A new study showcases promising avenues for the use of AI in sepsis research. CIDRAP has the news.
The study found that an LLM “was able to extract presenting signs and symptoms of sepsis from the admission notes of more than 93,000 patients with accuracy that was equal to that of physicians performing a manual medical review. The LLM also identified symptom-based syndromes that correlated with infection sources, risk for antibiotic-resistant organisms, and in-hospital mortality.”
Most studies “assessing the association between antibiotic choice, timing, and outcomes [for sepsis] haven’t used signs and symptoms as variables because extracting that information requires ‘laborious and subjective medical reviews.’” However, the authors of this study used a proprietary LLM to “extract up to 10 presenting signs and symptoms from the history-and-physical admission notes of 104,248 patients with possible infection” and then validated the labels by comparing the results with “a manual review of a random sample of 303 admission notes by an infectious disease physician.”

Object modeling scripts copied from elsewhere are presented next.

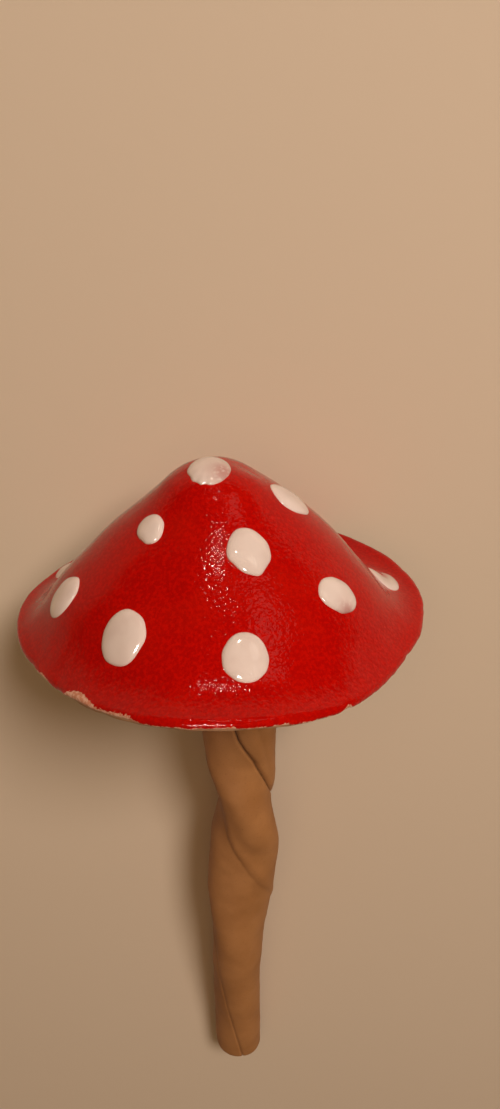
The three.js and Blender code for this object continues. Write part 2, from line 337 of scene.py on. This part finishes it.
def loft_faces(rows, columns):
    """Faces of a closed body: a point, rows of rings, and a last point."""
    last = 1 + rows * columns

    def at(row, column):
        return 1 + row * columns + column % columns

    faces = []
    for c in range(columns):
        faces.append((0, at(0, c), at(0, c + 1)))
        for r in range(rows - 1):
            faces.append((at(r, c), at(r + 1, c), at(r + 1, c + 1), at(r, c + 1)))
        faces.append((at(rows - 1, c + 1), at(rows - 1, c), last))
    return faces


def loft(name, first, rings, last, placed, material, **attributes):
    """A closed body from rings of points, an array of rows by columns by 3, and two end points.

    placed takes the points to the part's frame. An attribute is its values on the rings, and at both ends.
    """
    rows, columns = rings.shape[:2]
    points = np.vstack([[first], rings.reshape(-1, 3), [last]])
    full = {}
    for key, (values, at_ends) in attributes.items():
        full[key] = np.concatenate([[at_ends], values.ravel(), [at_ends]])
    return build(name, placed(points), loft_faces(rows, columns), material, full)


# ---------------------------------------------------------------- materials

COAT_ROUGHNESS = 0.04
MIX_FACTOR, MIX_COLOR_A, MIX_COLOR_B, MIXED_COLOR = 0, 6, 7, 2  # the Mix node's colour sockets


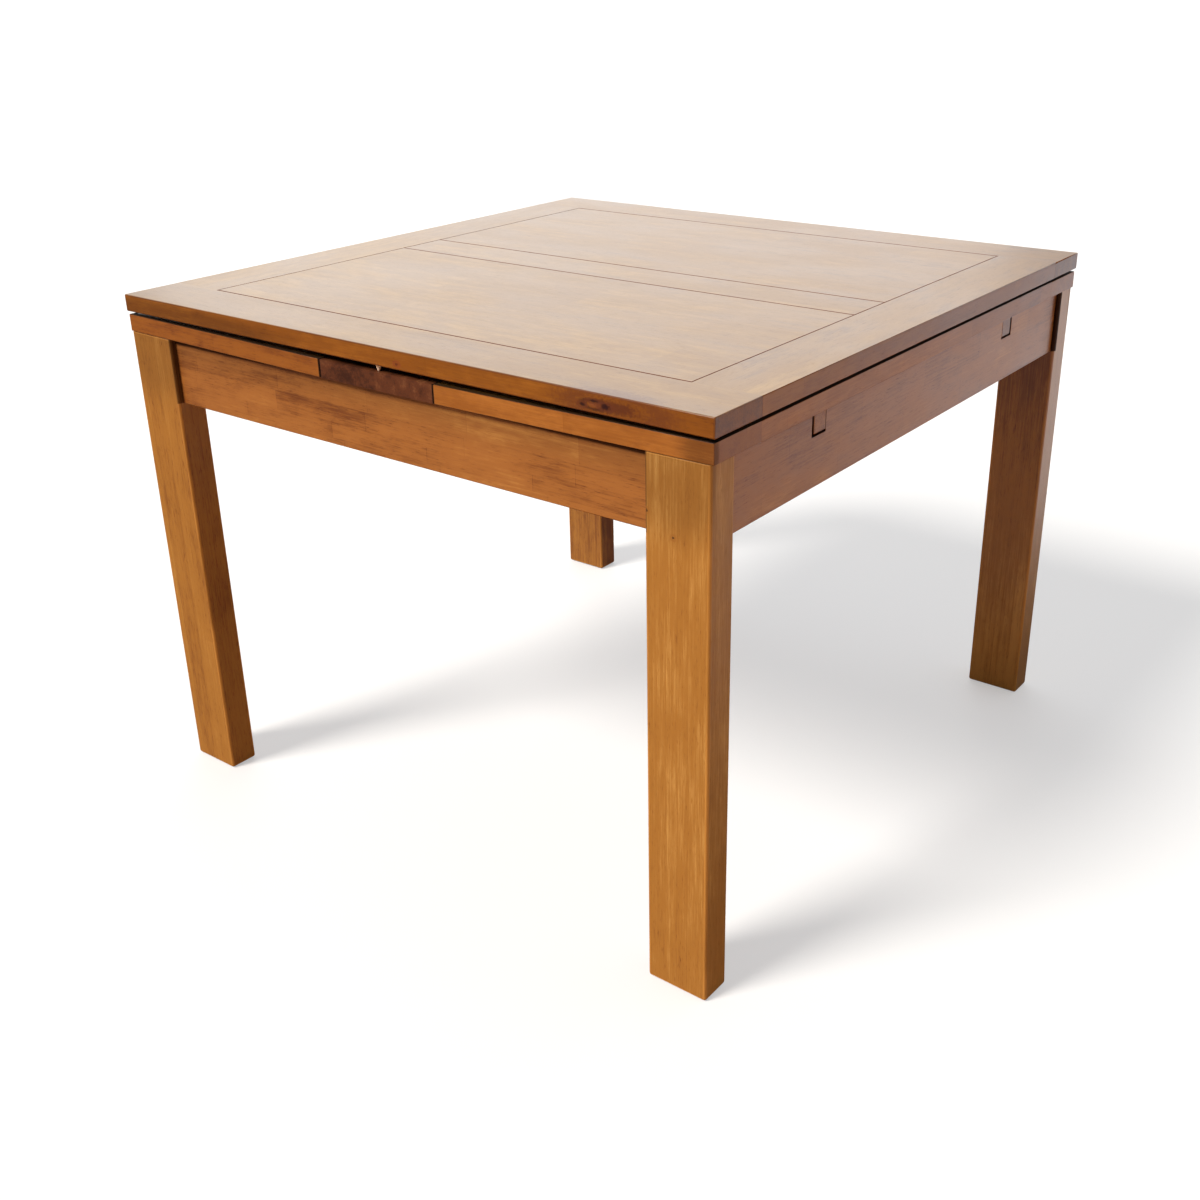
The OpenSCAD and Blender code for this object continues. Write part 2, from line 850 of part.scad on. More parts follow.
leaf_stile(-1, -1);  // leaf_left_stile_front
leaf_stile(-1, 1);  // leaf_left_stile_back
leaf_rail(-1, 1);  // leaf_left_rail_outer
leaf_rail(-1, -1);  // leaf_left_rail_inner
leaf_panel(-1);  // leaf_left_panel
loper(-1, -1);  // loper_left_front
loper(-1, 1);  // loper_left_back
loper_screws(-1);  // loper_left_screws
loper_stops(-1);  // loper_left_stops
top_stile(-1);  // top_stile_front
top_stile(1);  // top_stile_back
top_rail(-1);  // top_rail_left
top_rail(1);  // top_rail_right
top_mid_rail();
top_panel(-1);  // top_panel_front
top_panel(1);  // top_panel_back
top_pegs();
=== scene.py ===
import json
import math

import bmesh
import bpy
from mathutils import Matrix, Vector


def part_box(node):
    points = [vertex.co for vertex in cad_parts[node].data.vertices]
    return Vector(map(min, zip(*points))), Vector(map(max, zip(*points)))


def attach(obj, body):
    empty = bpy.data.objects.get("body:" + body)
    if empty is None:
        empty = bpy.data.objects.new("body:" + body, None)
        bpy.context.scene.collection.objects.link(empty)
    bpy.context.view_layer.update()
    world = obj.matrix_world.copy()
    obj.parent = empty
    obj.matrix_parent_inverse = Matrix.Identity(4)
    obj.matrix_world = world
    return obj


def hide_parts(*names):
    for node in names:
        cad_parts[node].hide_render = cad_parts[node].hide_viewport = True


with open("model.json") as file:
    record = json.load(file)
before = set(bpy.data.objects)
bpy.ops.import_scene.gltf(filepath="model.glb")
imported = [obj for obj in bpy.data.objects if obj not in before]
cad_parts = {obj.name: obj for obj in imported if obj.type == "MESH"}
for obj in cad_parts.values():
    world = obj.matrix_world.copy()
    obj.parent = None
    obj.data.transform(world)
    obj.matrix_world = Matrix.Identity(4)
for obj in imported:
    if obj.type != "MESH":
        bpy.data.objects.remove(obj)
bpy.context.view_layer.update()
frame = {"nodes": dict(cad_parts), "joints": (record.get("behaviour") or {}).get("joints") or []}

# Camera
# It stands near one corner of the table and looks slightly down on it. The lens and its
# shift give the same picture, of 1200 by 1200 pixels, as the table was photographed in.
picture_side = 1200
focal_length_px = 1374.6
lens_centre_px = (621.1, 560.5)
sensor_mm = 36
camera_place = Vector((1.2305, -1.6040, 1.1745))
camera_yaw = -0.65754
camera_pitch = 0.41351
camera_roll = -0.01652

ahead = Vector((
    math.sin(camera_yaw) * math.cos(camera_pitch),
    math.cos(camera_yaw) * math.cos(camera_pitch),
    -math.sin(camera_pitch),
))
level = Vector((math.cos(camera_yaw), -math.sin(camera_yaw), 0))
rightward = math.cos(camera_roll) * level + math.sin(camera_roll) * level.cross(ahead)
upward = rightward.cross(ahead)
camera_axes = Matrix((rightward, upward, -ahead)).transposed()

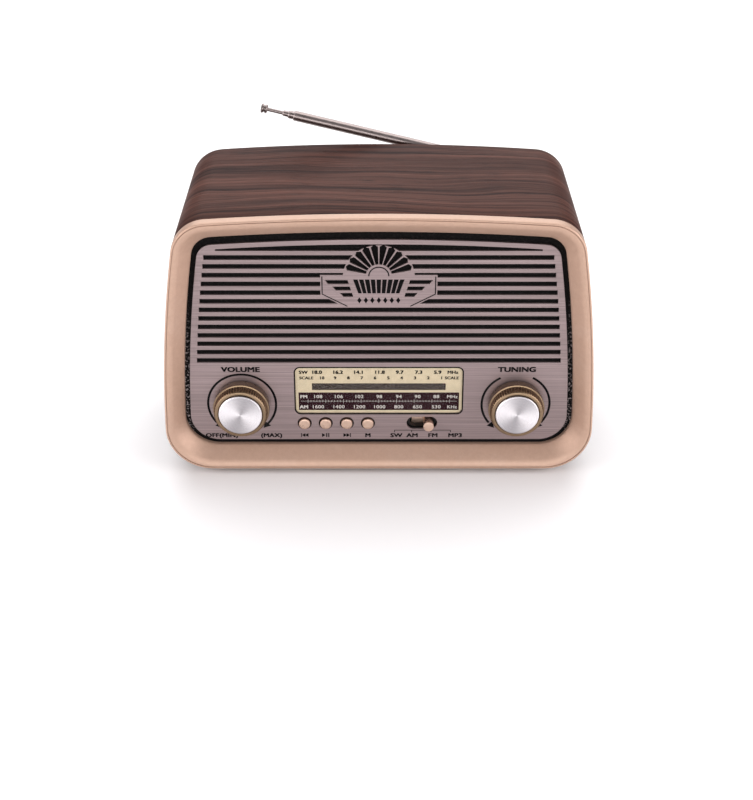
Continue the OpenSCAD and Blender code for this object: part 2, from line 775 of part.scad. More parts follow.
ferrite_y = y_back_in - 16;
ferrite_z = body_h - wall - 13;
ferrite_half = 42;

module ferrite_rod() {
    color("#3d3a3a") rod_x(ferrite_y, ferrite_z, 5, -ferrite_half - 14, ferrite_half - 14);
}

module ferrite_coil() {
    color("#b56a35") difference() {
        rod_x(ferrite_y, ferrite_z, 6.2, -24, 2);
        rod_x(ferrite_y, ferrite_z, 5 + fit, -25, 3);
    }
}

module ferrite_holders() {
    color("#dcd8cc") for (x = [-ferrite_half - 8, ferrite_half - 24]) difference() {
        block(x, x + 4, ferrite_y - 8, y_back_in, ferrite_z - 8, ferrite_z + 7);
        rod_x(ferrite_y, ferrite_z, 5 + fit, x - 1, x + 5);
    }
}

// ---------- rear sockets ----------

module port_board() {
    color("#2f6b3f") difference() {
        upright(sockets_y - board_t, sockets_y) translate([(aux_x + usb_at[0]) / 2, aux_z + 1])
            square([aux_x - usb_at[0] + 32, 24], center = true);
        for (x = [usb_at[0] - 10, aux_x + 9]) rod_y([x, aux_z + 7], 1, sockets_y - 3, sockets_y + 1);
    }
}

module aux_jack() {
    at = [aux_x, aux_z];
    color("#1d1d1f") difference() {
        union() {
            block(aux_x - 4.5, aux_x + 4.5, sockets_y, y_back_in - 0.1, aux_z - 4, aux_z + 4);
            rod_y(at, 3.1, y_back_in - e, y_back_out);
            spun(at, [[0, y_back_out - 0.1], [3.1, y_back_out - 0.1], [3.1, y_back_out],
                [4.45, y_back_out], [4.45, y_back_out + 0.3], [0, y_back_out + 0.3]]);
        }
        rod_y(at, aux_r, y_back_in - 10, y_back_out + 1);
    }
}

module dc_jack() {
    color("#1d1d1f") union() {
        difference() {
            union() {
                block(dc_at[0] - 5, dc_at[0] + 5, sockets_y, y_back_in - 0.1,
                    dc_at[1] - 4.6, dc_at[1] + 4.6);
                rod_y(dc_at, 4.1, y_back_in - e, y_back_out);
                rod_y(dc_at, 4.6, y_back_out, y_back_out + 0.3);
            }
            rod_y(dc_at, 3.05, y_back_in - 8, y_back_out + 1);
        }
        rod_y(dc_at, 1, y_back_in - 9, y_back_out - 1);
    }
}

module usb_port() {
    x = usb_at[0];
    z = usb_at[1];
    color("#c9ccd0") union() {
        difference() {
            union() {
                upright(sockets_y, y_back_out) rounded_at(usb_at, 13.3, 5.8, 0.5);
                upright(y_back_out, y_back_out + 0.3) rounded_at(usb_at, 14.9, 7.5, 0.8);
            }
            upright(y_back_out - 12, y_back_out + 1) rounded_at(usb_at, 12.5, 5, 0.3);
        }
        block(x - 5.6, x + 5.6, sockets_y + 1, y_back_out - 1, z + 0.2, z + 2);
    }
}

module card_slot() {
    color("#1d1d1f") difference() {
        union() {
            upright(sockets_y, y_back_out) rounded_at(card_at, 13.3, 2.3, 0.3);
            upright(y_back_out, y_back_out + 0.3) rounded_at(card_at, 15.8, 4.1, 0.6);
        }
        upright(y_back_out - 11, y_back_out + 1) square_at(card_at, 12.2, 1.3);
    }
}

module square_at(p, w, h) {
    translate(p) square([w, h], center = true);
}

module charge_led() {
    color("#d84a3a") union() {
        rod_y(led_at, 0.8, y_back_in - 2, y_back_out);
        rod_y(led_at, 1.5, sockets_y, y_back_in - 1);
    }
}

// ---------- battery ----------

module battery_tray() {
    floor_y = cell_y - cell_r - 1;
    h = 2 * cell_r + 5;
    color("#2a2a2c") difference() {
        block(-tray_half - tray_wall, tray_half + tray_wall, floor_y - tray_wall, y_back_in,
            cell_z - h / 2 - tray_wall, cell_z + h / 2 + tray_wall);
        block(-tray_half, tray_half, floor_y, y_back_in + e, cell_z - h / 2, cell_z + h / 2);
    }
}

module battery_cell() {
    color("#3f6fb0") union() {
        rod_x(cell_y, cell_z, cell_r, -cell_l / 2, cell_l / 2 - 1);
        rod_x(cell_y, cell_z, 3, cell_l / 2 - 2, cell_l / 2);
    }
}

module battery_contacts() {
    color("#c9ccd0") for (side = [0, 1]) mirror([side, 0, 0]) {
        block(tray_half - 0.4, tray_half, cell_y - 5, cell_y + 5, cell_z - 6, cell_z + 6);
        difference() {
            rod_x(cell_y, cell_z, 2.4, cell_l / 2, tray_half);
            rod_x(cell_y, cell_z, 1.8, cell_l / 2 + 0.6, tray_half + 1);
        }
    }
}

module battery_door() {
    w = door_half - gap;
    top = door_low + door_h - gap;
    color("#4c3128") union() {
        difference() {
            block(-w, w, y_back_in, y_back_out, door_hinge_z, top);
            rod_y([0, top - 4], 5, y_back_out - 0.8, y_back_out + e);
        }
        rod_x(door_hinge_y, door_hinge_z, baffle_t / 2, -w, w);
        rod_x(door_hinge_y, door_hinge_z, 0.9, -door_half - 2.6, door_half + 2.6);
    }
}

// ---------- antenna ----------

// Puts a shape drawn along -X from the origin at the antenna pivot, at its rest angle.
module at_pivot() {
    translate([pivot_x, pivot_y, pivot_z]) rotate([0, antenna_angle, 0]) children();
}

module along(r, x0, x1) {
    translate([-x1, 0, 0]) rotate([0, 90, 0]) cylinder(h = x1 - x0, r = r);
}

swivel_r = 2;
cheek_w = 2 * pivot_back - 0.6;
module antenna_bush() {
    color("#2a2a2c") difference() {
        union() {
            rod_y([pivot_x, pivot_z], 3.5, y_back_in - 1, y_back_out);
            rod_y([pivot_x, pivot_z], 6, y_back_out, y_rear + 1);
            rod_y([pivot_x, pivot_z], 5.5, y_back_in - 3, y_back_in);
        }
        rod_y([pivot_x, pivot_z], swivel_r + fit, y_back_in - 4, y_rear + 2);
    }
}

module antenna_swivel() {
    seat = y_rear + 1 + gap;
    color("#c9ccd0") union() {
        rod_y([pivot_x, pivot_z], swivel_r, y_back_in - 4.5, seat + 0.5);
        rod_y([pivot_x, pivot_z], 4, y_back_in - 4.5, y_back_in - 3 - gap);
        rod_y([pivot_x, pivot_z], 4.4, seat, seat + 1);
        at_pivot() {
            for (z = [-3, 1.7]) translate([0, 0, z]) linear_extrude(1.3) {
                circle(pivot_back);
                translate([-cheek_w / 2, seat + 0.3 - pivot_y]) square([cheek_w, pivot_y - seat]);
            }
            translate([0, 0, -3.2]) cylinder(h = 6.4, r = 1);
        }
    }
}

module antenna_tube_1() {
    color("#8d8183") at_pivot() difference() {
        union() {
            along(antenna_r, knuckle_l, tube_end);
            translate([0, 0, -1.4]) cylinder(h = 2.8, r = pivot_back - 0.3);
            translate([-knuckle_l - 0.5, -1.8, -1.4]) cube([knuckle_l + 0.5, 3.6, 2.8]);
        }
        along(antenna_r - antenna_step + fit, knuckle_l + 2, tube_end + 1);
        translate([0, 0, -3]) cylinder(h = 6, r = 1 + fit);
    }
}

// Inner tube number i, counted from the outer one.
module inner_tube(i) {
    r = antenna_r - i * antenna_step;
    color("#b9aeb0") at_pivot() difference() {
        along(r, knuckle_l + 2 + 2 * i, tube_end + i * stub_l);
        along(r - antenna_step + fit, knuckle_l + 1 + 2 * i, tube_end + i * stub_l + 1);
    }
}

module antenna_tube_2() { inner_tube(1); }
module antenna_tube_3() { inner_tube(2); }

module antenna_rod() {
    end = antenna_l - tip_l;
    color("#b9aeb0") at_pivot() {
        along(antenna_r - 3 * antenna_step, knuckle_l + 8, end + 0.5);
        translate([-antenna_l, 0, 0]) rotate([0, 90, 0]) rotate_extrude($fn = 48)
            polygon([[0, 0], [1.9, 0], [2.4, 0.5], [2.4, 1.2], [1.8, 1.5], [1.8, 2], [2.4, 2.3], [2.4, 3],
                [1.9, tip_l], [0, tip_l]]);
    }
}

// ---------- leads ----------

lead_r = 0.7;
module internal_leads() {
    y = y_board + board_t;
    color("#b8322a") {
        for (s = [-1, 1])
            tube([[s * 2, magnet_y + 3, speaker_z - 19.8], [s * 2, magnet_y + 4, speaker_z - 24],
                [s * 3, magnet_y, dial_high + 5], [s * 4, y + 6, knob_z + 14], [s * 4, y + 3, knob_z + 11],
                [s * 4, y, knob_z + 11]], lead_r, [1, 0, 0]);
        for (s = [-1, 1])
            tube([[s * (tray_half + 3), cell_y, cell_z], [s * (tray_half + 3), cell_y - 16, cell_z],
                [s * (tray_half - 4), y + 8, cell_z - 4], [s * (tray_half - 6), y + 3, cell_z - 6],
                [s * (tray_half - 6), y, cell_z - 6]], lead_r, [1, 0, 0]);
        tube([[pivot_x, y_back_in - 3.7, pivot_z - 6.5], [pivot_x, y_back_in - 12, pivot_z - 9],
            [pivot_x + 2, y_back_in - 30, pivot_z - 30], [pivot_x - 2, y + 12, knob_z + 22],
            [pivot_x - 6, y + 3, knob_z + 11], [pivot_x - 6, y, knob_z + 11]], lead_r, [1, 0, 0]);
    }
}

cabinet();
front_bezel();
speaker_cloth();
front_baffle();
corner_posts();
face_panel();
dial_scale();
dial_lens();
rear_panel();
rear_screws();
feet();
speaker_frame();
speaker_magnet();
speaker_cone();
speaker_surround();
speaker_screws();
main_board();
chassis_screws();
board_components();
volume_pot();
volume_shaft();
volume_knob();
volume_knob_cap();
tuning_bush();
tuning_spindle();
tuning_knob();
tuning_knob_cap();
tuning_bracket();
tuning_capacitor();
dial_drum();
dial_cord();
pointer_rail();
dial_pointer();
previous_button();
play_button();
next_button();
mode_button();
tact_switches();
band_switch();
band_lever();
ferrite_rod();
ferrite_coil();
ferrite_holders();
port_board();
aux_jack();
dc_jack();
usb_port();
card_slot();
charge_led();
battery_tray();
battery_cell();
battery_contacts();
battery_door();
antenna_bush();
antenna_swivel();
antenna_tube_1();
antenna_tube_2();
antenna_tube_3();
antenna_rod();
internal_leads();
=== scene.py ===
# %% [markdown]
# # A retro tabletop radio
# The imported model is the frame: every size and place below is read from it. The frame's
# plain solids are then dressed, one piece at a time, as the real radio is finished.
# The frame's nodes and its record are kept together, for the pieces below to read.

# %% Load the frame
import json
import math

import bmesh
import bpy
from mathutils import Matrix, Vector


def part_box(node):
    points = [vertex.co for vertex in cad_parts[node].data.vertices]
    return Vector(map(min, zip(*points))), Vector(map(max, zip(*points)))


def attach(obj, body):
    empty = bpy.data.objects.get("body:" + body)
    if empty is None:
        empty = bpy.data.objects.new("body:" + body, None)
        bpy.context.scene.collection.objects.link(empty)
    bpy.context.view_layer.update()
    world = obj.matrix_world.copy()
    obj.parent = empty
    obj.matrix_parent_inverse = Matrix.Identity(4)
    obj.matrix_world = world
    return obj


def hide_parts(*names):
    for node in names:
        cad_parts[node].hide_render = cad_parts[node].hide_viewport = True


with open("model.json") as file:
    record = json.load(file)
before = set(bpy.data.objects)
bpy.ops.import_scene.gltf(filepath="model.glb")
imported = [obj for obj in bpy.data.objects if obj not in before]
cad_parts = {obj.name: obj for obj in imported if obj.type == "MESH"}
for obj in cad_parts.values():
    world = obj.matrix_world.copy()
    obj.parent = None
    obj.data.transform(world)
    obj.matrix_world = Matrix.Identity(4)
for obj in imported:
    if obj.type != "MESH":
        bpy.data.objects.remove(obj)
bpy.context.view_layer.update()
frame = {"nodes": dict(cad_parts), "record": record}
MM = 0.001

# %% [markdown]
# The camera stands about 60 cm in front of the radio and 40 cm up, and looks down on it as
# somebody at the table does. From so near, the top narrows clearly towards the back. The lens
# is shifted down instead of tilting the camera more: upright edges keep their slope, and the
# radio stands above the middle of the view with open floor in front.

# %% Camera
face_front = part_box("face_panel")[0].y
CAMERA_BACK = 0.59955
CAMERA_HEIGHT = 0.39473
CAMERA_DOWN = math.radians(26.46)

camera_data = bpy.data.cameras.new("shop_camera")
camera_data.sensor_width = 36
camera_data.lens = 65.26
camera_data.shift_x = -0.0029
camera_data.shift_y = -0.1375
camera = bpy.data.objects.new("shop_camera", camera_data)
camera.location = (0, face_front - CAMERA_BACK, CAMERA_HEIGHT)
camera.rotation_euler = (math.pi / 2 - CAMERA_DOWN, 0, 0)
bpy.context.scene.collection.objects.link(camera)
bpy.context.scene.camera = camera
print("camera is", round(CAMERA_BACK, 3), "m in front of the face")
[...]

The LLM achieved an accuracy of 99.3%, “balanced accuracy of 84.6%, positive predictive value of 68.4%, sensitivity of 69.7%, and specificity of 99.6% compared with the physician medical record reviewer.” Analysis of the “10 most common sepsis signs and symptoms identified by the LLM produced seven syndromes corresponding to four sites of infection (skin and other soft tissue, cardiopulmonary, gastrointestinal, and urinary tract) that were directly correlated with ECD-10-CM discharge diagnosis codes that corresponded to infections at those sites.”
A commentary published in the same journal as the study seeks to temper expectations, however. The authors say that at this point the LLM is probably “better suited to automating simple tasks, such as the extraction of signs and symptoms, than participating in clinical decision-making.” Still, this tool could prove useful for clinicians.